After she hung up, she turned back to the news online. Ten injured, nobody dead. For a moment, she could see how her country might look to a Canadian. How Jerusalem could be perceived as the worst place to live, raise a family, a dangerous, troubled city, torn between faiths, a hotbed for fanatics and fundamentalists.

In her book, Tsabari provides a whole different impression. That Israel is more than just Jerusalem, first of all, and that its people live in towns, villages, and neighbourhoods with their own distinctions. And that the people themselves come from diverse backgrounds beyond even Mizrahi and Ashkenazi, that Israelis themselves aren’t homogeneous, and their nation is populated by immigrants legal and otherwise striving to better lives for themselves. That Jerusalem and Tel Aviv are cities where people live out their lives in rich detail, where the backdrop is vivid and vibrant, and ordinary life possesses many more dimensions than can be made out on a one minute news clip about the aftermath of an explosion. And even when characters have left Israel behind, its complexities are always tied up in impossible notions of home.

“Lovers in a Dangerous Time” was the song I had running through my head as I read these stories, particularly the line, “One minute you’re waiting for the sky to fall. Next you’re dazzled by the beauty of it all.” In “Tikkun”, a man encounters an old flame and is surprised to find she’s become an Orthodox Jew, that she’s somebody’s respectable wife now. They spend time together at a cafe that is destroyed in a bombing shortly after their departure, imploding for a moment any distance between them. In “The Poets in the Kitchen Window”, a young boy longs for certainty as Iraqi missiles fall near his neighbourhood and his mother lies ill in the hospital, but he finds solace in poetry instead. “Casualties” is a fantastic story about a young woman serving in the army whose personal life and professional life become unravelled as she drowns her troubles in sex and drink.

A Filipino woman working illegally as a caregiver tries to dodge authorities as she contemplates falling in love. A man brings his Canadian girlfriend to meet his long-estranged father near the Dead Sea and discovers that the parameters of their relationship have shifted. A woman arrives in Canada to meet her new grandchild and is presented with the fact that her daughter has decided not to have her son circumcised. In the collection’s title story, an Israeli woman fleeing her marriage arrives in Vancouver to measure herself against her sister’s very different choices and very different life, but the distance between them may not be as wide as it seems.
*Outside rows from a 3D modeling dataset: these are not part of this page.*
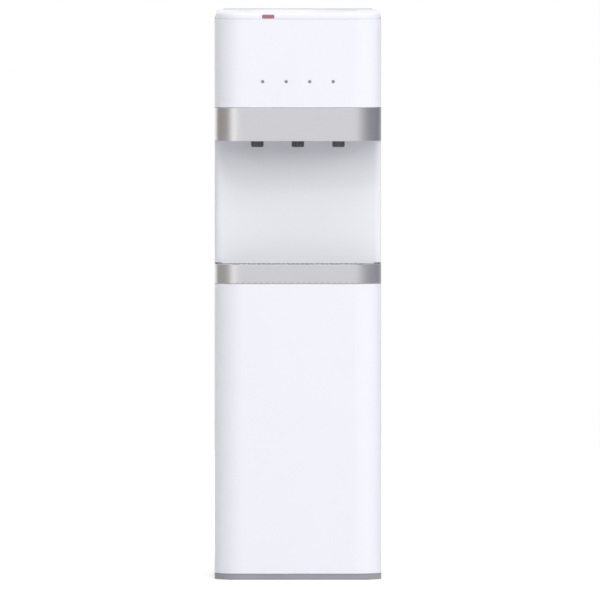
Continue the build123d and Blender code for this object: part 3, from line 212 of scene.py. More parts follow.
def spangled(name, color):
    """Hot-dip zinc: crystals a centimetre across that differ in tone and gloss."""
    mat, tree, bsdf = material(name)
    place = coordinates(tree)
    crystal = tree.nodes.new("ShaderNodeSeparateColor")
    tree.links.new(cells(tree, place, 110, "Color"), crystal.inputs["Color"])
    tone = blend_colors(tree, crystal.outputs["Red"], shade(color, -0.14), shade(color, 0.08))
    gloss = spread(tree, crystal.outputs["Green"], 0.32, 0.5, from_low=0, from_high=1)
    dress(tree, bsdf, tone, gloss, bump(tree, noise(tree, place, scale=900), 0.08, 0.0001))
    bsdf.inputs["Metallic"].default_value = 1.0
    return mat


def drawn_copper(name, color=(0.78, 0.36, 0.22), dull=(0.30, 0.13, 0.08)):
    """Copper or its alloy, bright in places and browned in others, with a fine grain."""
    mat, tree, bsdf = material(name)
    place = coordinates(tree)
    patches = noise(tree, place, scale=38, detail=5, rough=0.65, distort=0.4)
    age = spread(tree, patches, 0, 1, from_low=0.42, from_high=0.66)
    tone = blend_colors(tree, age, color, dull)
    gloss = spread(tree, age, 0.24, 0.55, from_low=0, from_high=1)
    dress(tree, bsdf, tone, gloss, bump(tree, noise(tree, place, scale=1300), 0.12, 0.00008))
    bsdf.inputs["Metallic"].default_value = 1.0
    return mat


def rubber(name, color):
    """Moulded rubber with a fine grain, paler in the patches where dust has settled."""
    mat, tree, bsdf = material(name)
    place = coordinates(tree)
    patches = noise(tree, place, scale=60, detail=5, rough=0.6)
    dust = spread(tree, patches, 0, 1, from_low=0.45, from_high=0.75)
    tone = blend_colors(tree, dust, color, shade(color, 0.35))
    gloss = spread(tree, noise(tree, place, scale=90, detail=3), 0.66, 0.80)
    dress(tree, bsdf, tone, gloss, bump(tree, noise(tree, place, scale=1600, detail=3), 0.25, 0.00012))
    return mat


def bead_foam(name, color):
    """Expanded bead foam: round beads 3 to 4 mm across with darker joints."""
    mat, tree, bsdf = material(name)
    bead = cells(tree, coordinates(tree), 290)
    joints = spread(tree, bead, 0, 1, from_low=0.15, from_high=0.75)
    tone = blend_colors(tree, joints, color, shade(color, -0.16))
    domes = spread(tree, bead, 1, 0, from_low=0, from_high=0.8)
    dress(tree, bsdf, color=tone, normal=bump(tree, domes, 0.5, 0.0006))
    bsdf.inputs["Roughness"].default_value = 0.8
    return mat


def enamel(name, color):
    """Stove enamel with an orange peel and a dusty bloom in patches."""
    mat, tree, bsdf = material(name)
    place = coordinates(tree)
    patches = noise(tree, place, scale=26, detail=5, rough=0.6)
    bloom = spread(tree, patches, 0, 1, from_low=0.5, from_high=0.8)
    tone = blend_colors(tree, bloom, color, shade(color, 0.9))
    gloss = spread(tree, bloom, 0.3, 0.52, from_low=0, from_high=1)
    dress(tree, bsdf, tone, gloss, bump(tree, noise(tree, place, scale=520), 0.2, 0.0002))
    return mat


def circuit_board(name):
    """Green solder mask, paler over a close net of tracks."""
    mat, tree, bsdf = material(name)
    place = coordinates(tree)
    net = tree.nodes.new("ShaderNodeTexBrick")
    net.inputs["Scale"].default_value = 260
    net.inputs["Mortar Size"].default_value = 0.06
    net.inputs["Color1"].default_value = (0.02, 0.13, 0.05, 1)
    net.inputs["Color2"].default_value = (0.025, 0.16, 0.06, 1)
    net.inputs["Mortar"].default_value = (0.06, 0.28, 0.11, 1)
    tree.links.new(place, net.inputs["Vector"])
    gloss = spread(tree, noise(tree, place, scale=400), 0.25, 0.38)
    dress(tree, bsdf, net.outputs["Color"], gloss, bump(tree, net.outputs["Fac"], 0.2, 0.0001))
    return mat


def clear_hose(name):
    """Milky silicone tube that lets some light through."""
    mat, tree, bsdf = material(name)
    place = coordinates(tree)
    share = spread(tree, noise(tree, place, scale=40, detail=4), 0, 1)
    tone = blend_colors(tree, share, (0.74, 0.74, 0.70), (0.84, 0.84, 0.81))
    gloss = spread(tree, noise(tree, place, scale=70), 0.28, 0.4)
    dress(tree, bsdf, tone, gloss, bump(tree, noise(tree, place, scale=900), 0.06, 0.0001))
    bsdf.inputs["Transmission Weight"].default_value = 0.25
    bsdf.inputs["IOR"].default_value = 1.41
    return mat


def rocker(name, color):
    """Glossy moulding of a mains switch's rocker."""
    return plastic(name, color, rough=0.25, grain=0.05, clouds=0.05, peel=0.03, coat=0.3)


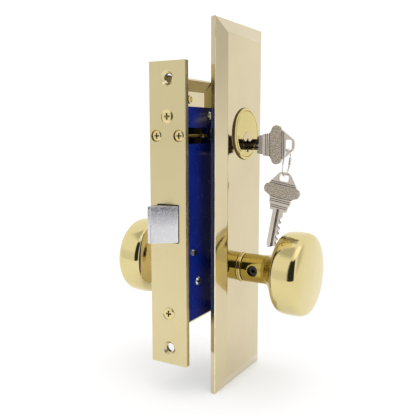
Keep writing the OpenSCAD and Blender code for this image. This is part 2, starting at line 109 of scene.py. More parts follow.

Tsabari is excellent at atmosphere and representing a very real sense of place. The great writing I noticed in her non-fiction comes through here as well–my favourite passage was a fabulously rendered awkward sex scene in which a girl’s older, more experienced lover attempts cunnilingus as she is seriously preoccupied with other things (“Stop thinking.”). Perhaps it’s my sensibility, but I appreciated the stories about older characters the most, felt that these characters were represented with more depth and complexity, and that these were the stories that pushed the limits of their form, were not just well-rendered realism but were also about story itself.